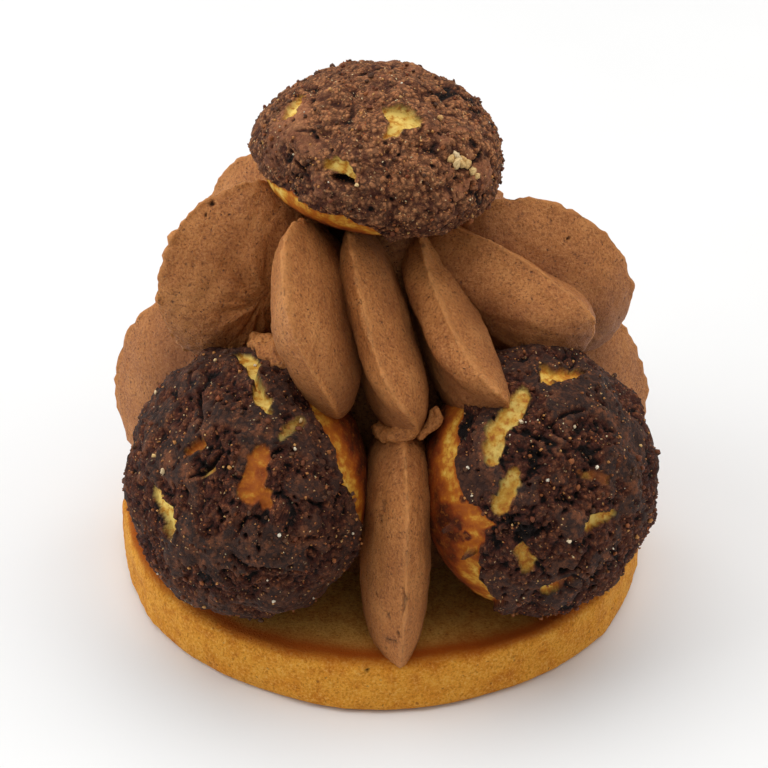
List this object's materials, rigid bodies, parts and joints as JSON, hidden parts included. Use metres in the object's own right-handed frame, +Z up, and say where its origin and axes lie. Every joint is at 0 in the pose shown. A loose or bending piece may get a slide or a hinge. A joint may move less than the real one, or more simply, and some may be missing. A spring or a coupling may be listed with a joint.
{
  "type": "individual chocolate saint-honore cake",
  "caption": "Small round pastry: biscuit disc under side-standing cocoa-crusted choux, piped chocolate cream between and above them, and a chou on top.",
  "frame": {"origin": "centre of the biscuit disc's flat underside, on the surface that the cake stands on", "axes": "+Z up, -Y towards the viewer's front, where one wedge of cream stands between two choux, +X to the right"},
  "size_m": [0.0813, 0.086, 0.0803],
  "materials": {
    "biscuit": "matte",
    "chou": "matte",
    "cream": "satin"
  },
  "bodies": {
    "root": {"biscuit_base": "biscuit", "chou_left": "chou", "chou_right": "chou", "chou_back": "chou", "chou_top": "chou", "cream_core": "cream", "cream_wedge_front": "cream", "cream_wedge_left": "cream", "cream_wedge_right": "cream", "cream_wedge_back_left": "cream", "cream_wedge_back_right": "cream", "cream_petal_01": "cream", "cream_petal_02": "cream", "cream_petal_03": "cream", "cream_petal_04": "cream", "cream_petal_05": "cream", "cream_petal_06": "cream", "cream_petal_07": "cream", "cream_petal_08": "cream", "cream_petal_09": "cream", "cream_petal_10": "cream"}
  },
  "joints": []
}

▶ [WHAT YOU SHOULD DO]:
Check each line above for "where" and return the ones that have it.

▶ [RESPONSE TO THE EXERCISE]:
List this object's materials, rigid bodies, parts and joints as JSON, hidden parts included. Use metres in the object's own right-handed frame, +Z up, and say where its origin and axes lie. Every joint is at 0 in the pose shown. A loose or bending piece may get a slide or a hinge. A joint may move less than the real one, or more simply, and some may be missing. A spring or a coupling may be listed with a joint.
  "frame": {"origin": "centre of the biscuit disc's flat underside, on the surface that the cake stands on", "axes": "+Z up, -Y towards the viewer's front, where one wedge of cream stands between two choux, +X to the right"},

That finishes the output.